The Cumulative Cost of These Mistakes

Here’s the sobering reality: most businesses aren’t making just one of these mistakes. They’re making three, four, or five of them simultaneously. Each mistake compounds the others.

Imagine running broad match keywords (Mistake #2) without negative keywords (Mistake #1), sending traffic to a generic homepage (Mistake #3), with no conversion tracking (Mistake #7), and nobody actively managing the campaign (Mistake #6). You’d have absolutely no idea what’s happening — only that money is leaving your account every day.

The good news? Every single one of these mistakes is fixable. Most can be corrected within a single focused audit session. And when you fix them, the results are often immediate and dramatic — lower cost per click, higher click-through rates, more leads, and real, measurable return on ad spend.

What to Do Next: Get a Free Google Ads Audit

If you’re unsure whether your campaigns are making these mistakes, the fastest way to find out is through a professional Google Ads audit.

At Queen City Digital, we specialize in Google Ads & PPC management for businesses in Charlotte and across the Carolinas. Our team has helped local businesses in industries ranging from home services to healthcare to legal practices turn underperforming campaigns into reliable lead-generation engines.

We’ll dig into your account, identify exactly where your budget is leaking, and give you a clear action plan to fix it — with no fluff, no jargon, and no obligation.

Contact us today to schedule your free audit and find out exactly what’s draining your budget right now.

Frequently Asked Questions (FAQs)

Q1: How much should a small business spend on Google Ads?

There’s no one-size-fits-all answer, but most small businesses see results starting at $1,000–$2,500/month in ad spend, depending on their industry, competition, and geographic market. High-competition industries like legal services or home improvement in competitive markets like Charlotte may require $3,000–$10,000+/month to achieve meaningful results. The key is that your Google Ads budget should be based on your target cost per lead and how many leads your business can handle — not just what’s leftover after other expenses.

Q2: What is a good click-through rate (CTR) for Google Ads?

The average Google Ads CTR across all industries is around 3–5% for search campaigns, but this varies significantly by industry. For local service businesses, a CTR of 5–10% is achievable with well-written, highly relevant ads. If your CTR is below 2%, it’s a strong signal that your ad copy, keyword targeting, or ad relevance needs improvement.

Q3: Why are my Google Ads not converting even though I’m getting clicks?

Clicks without conversions usually point to a landing page problem, a targeting mismatch, or an offer/message disconnect.
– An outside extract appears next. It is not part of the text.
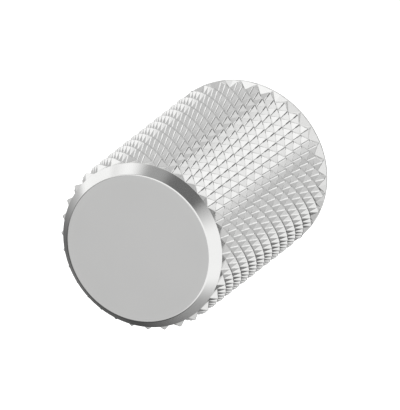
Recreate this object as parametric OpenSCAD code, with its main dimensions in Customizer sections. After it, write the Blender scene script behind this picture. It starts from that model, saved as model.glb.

If people click your ad but don’t fill out a form or call, ask yourself: Does my landing page clearly match what the ad promised? Is the call-to-action obvious? Is the page loading fast on mobile? Is there unnecessary friction (too many fields, too much navigation, unclear value proposition)? Fixing the landing page experience is almost always the highest-leverage optimization you can make.
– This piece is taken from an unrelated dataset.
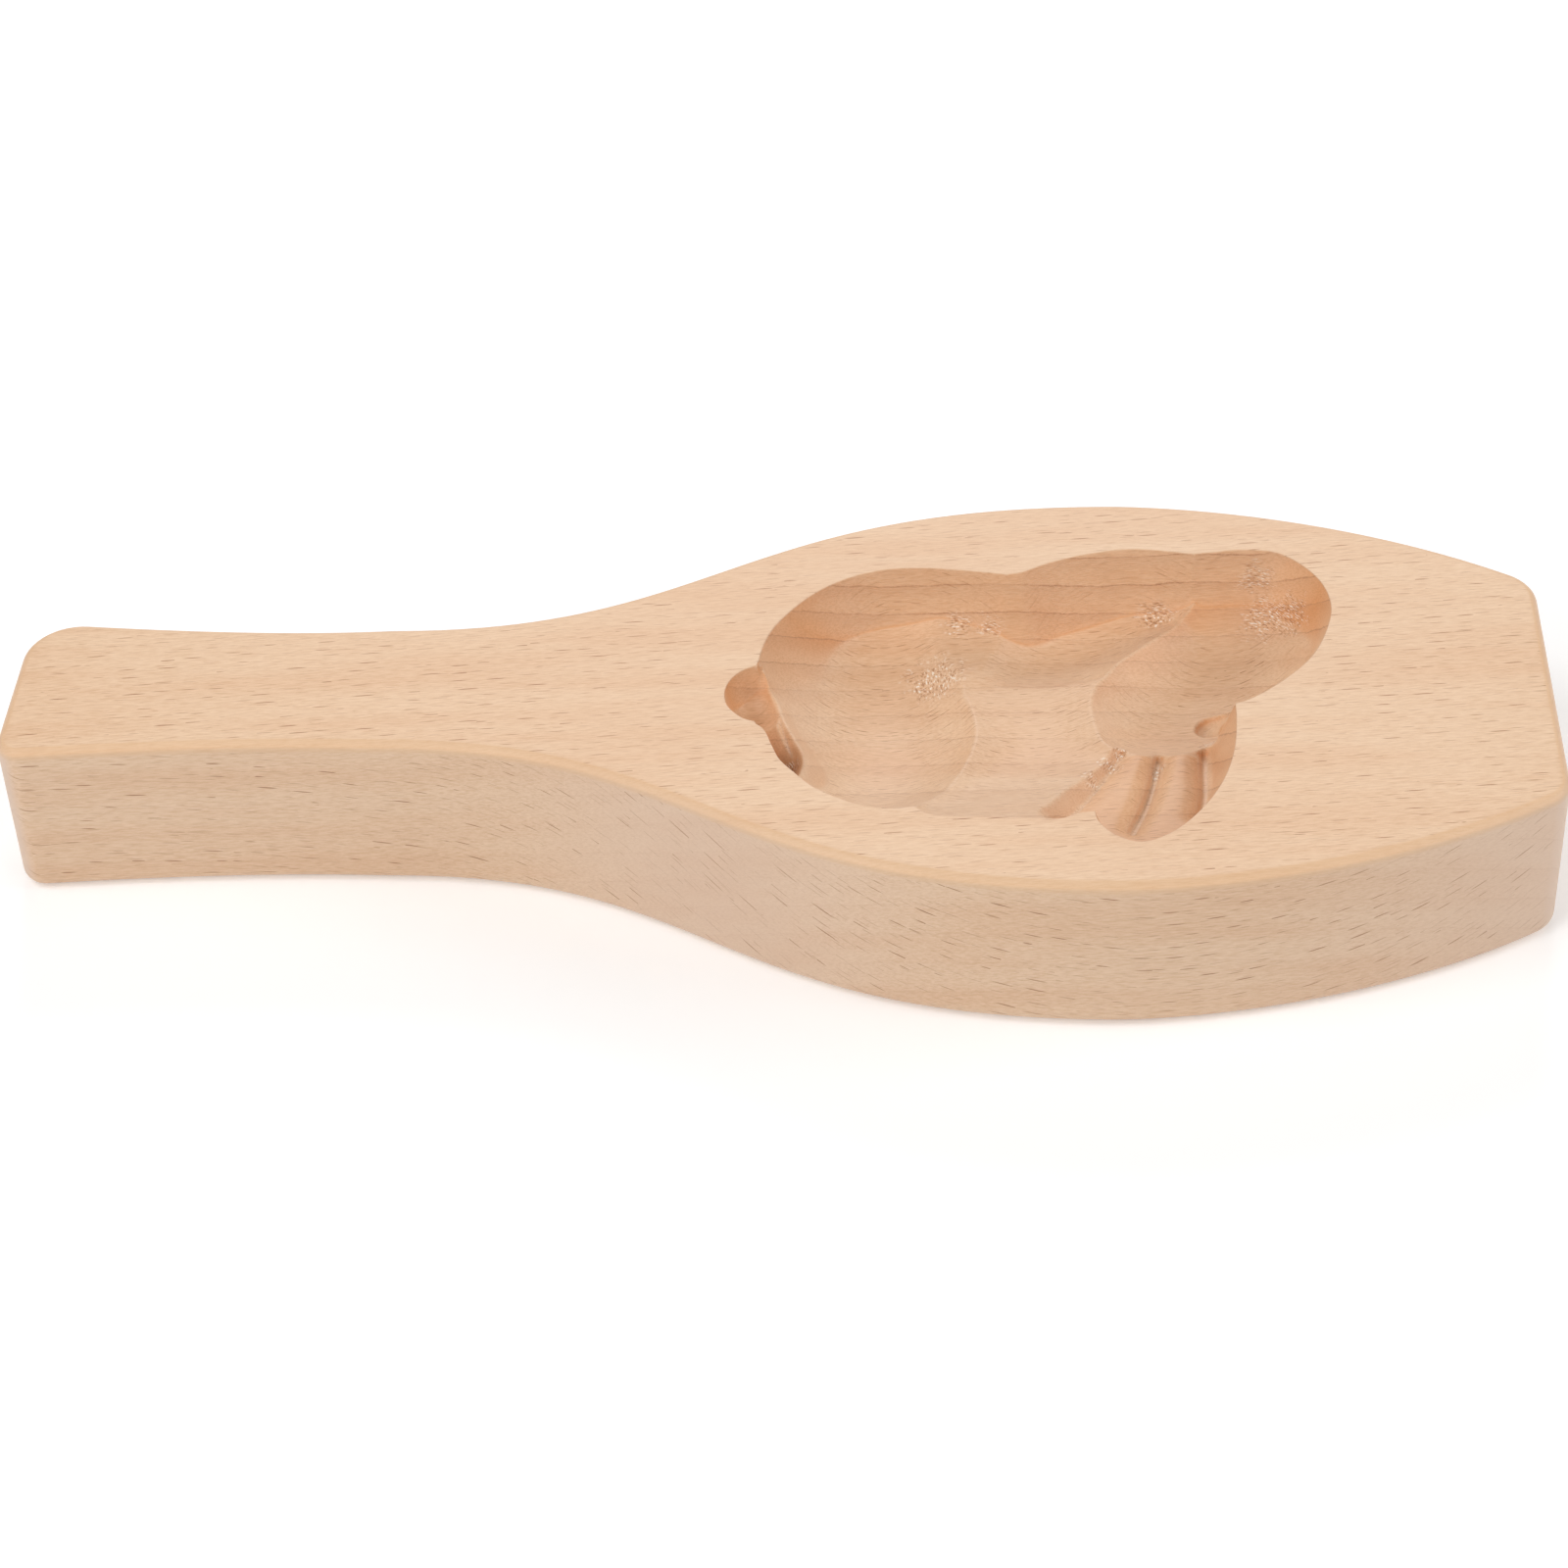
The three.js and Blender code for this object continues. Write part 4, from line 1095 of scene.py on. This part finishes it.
class MOULD_OT_studio(bpy.types.Operator):
    """Make the pale table, the soft lights and the camera"""

    bl_idname = "mould.studio"
    bl_label = "Studio"

    def execute(self, context):
        look = context.scene.cookie_mould.studio
        bpy.ops.object.select_all(action="DESELECT")
        bpy.ops.mesh.primitive_plane_add(size=TABLE_SIZE, location=(0, 0, -TABLE_GAP))
        floor = context.object
        floor.name = "table"
        paint = bpy.data.materials.new("table_white")
        paint.use_nodes = True
        shader = paint.node_tree.nodes["Principled BSDF"]
        shader.inputs["Base Color"].default_value = (*look.floor, 1)
        shader.inputs["Roughness"].default_value = 0.9
        shader.inputs["Specular IOR Level"].default_value = 0.0
        shader.inputs["Emission Color"].default_value = (1, 1, 1, 1)
        shader.inputs["Emission Strength"].default_value = look.floor_glow
        floor.data.materials.append(paint)

        for name, (azimuth, elevation) in LIGHTS.items():
            add_area(f"{name}_light", azimuth, elevation, getattr(look, name))
        world = bpy.data.worlds.new("room")
        world.use_nodes = True
        background = world.node_tree.nodes["Background"]
        background.inputs["Color"].default_value = (1, 1, 1, 1)
        background.inputs["Strength"].default_value = look.room
        context.scene.world = world

        camera = bpy.data.objects.new("camera", bpy.data.cameras.new("camera"))
        context.collection.objects.link(camera)
        camera.location = CAMERA_PLACE
        aim = (Vector(CAMERA_TARGET) - Vector(CAMERA_PLACE)).to_track_quat("-Z", "Y")
        camera.rotation_mode = "QUATERNION"
        camera.rotation_quaternion = aim @ Matrix.Rotation(CAMERA_ROLL, 3, "Z").to_quaternion()
        camera.data.lens = CAMERA_LENS
        camera.data.sensor_width = SENSOR_WIDTH
        camera.data.clip_start = 0.01
        camera.data.clip_end = 20.0
        context.scene.camera = camera
        context.scene.view_settings.view_transform = "Standard"
        return {"FINISHED"}


class VIEW3D_PT_cookie_mould(bpy.types.Panel):
    """Buttons and sizes of the cookie mould"""

    bl_label = "Cookie mould"
    bl_space_type = "VIEW_3D"
    bl_region_type = "UI"
    bl_category = "Cookie mould"

    def draw(self, context):
        settings = context.scene.cookie_mould
        for group in (settings.sizes, settings.beech, settings.studio):
            box = self.layout.box()
            for name in group.bl_rna.properties.keys():
                if name not in ("rna_type", "name"):
                    box.prop(group, name)
        for operator in (MOULD_OT_board, MOULD_OT_carving, MOULD_OT_finish, MOULD_OT_studio):
            self.layout.operator(operator.bl_idname)


CLASSES = (
    MouldSizes, BeechLook, StudioLook, CookieMould, MOULD_OT_board, MOULD_OT_carving,
    MOULD_OT_finish, MOULD_OT_studio, VIEW3D_PT_cookie_mould,
)


def register():
    for cls in CLASSES:
        bpy.utils.register_class(cls)
    bpy.types.Scene.cookie_mould = bpy.props.PointerProperty(type=CookieMould)


def unregister():
    del bpy.types.Scene.cookie_mould
    for cls in reversed(CLASSES):
        bpy.utils.unregister_class(cls)


def main():
    register()
    bpy.ops.mould.board()
    bpy.ops.mould.carving()
    bpy.ops.mould.finish()
    bpy.ops.mould.studio()


if __name__ == "__main__":
    main()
Q4: Should I let Google manage my bids automatically?

Automated bidding (Smart Bidding) can be powerful — but only when you have sufficient conversion data. Google recommends at least 30–50 conversions per month for Smart Bidding strategies like Target CPA or Target ROAS to work effectively. If you’re just starting out or have low conversion volume, Manual CPC or Enhanced CPC gives you more control while you build data. Handing full control to Google before the algorithm has enough data to learn from is a common and costly mistake.

Q5: How long does it take for Google Ads to work?

Most campaigns need 60–90 days to fully optimize. The first month is typically a learning phase — Google’s algorithm is gathering data, testing which users convert, and adjusting delivery. You should start seeing initial results (clicks, impressions, some leads) within the first two weeks, but meaningful optimization and cost efficiency usually come after consistent management over two to three months. Patience paired with active campaign management is the winning formula.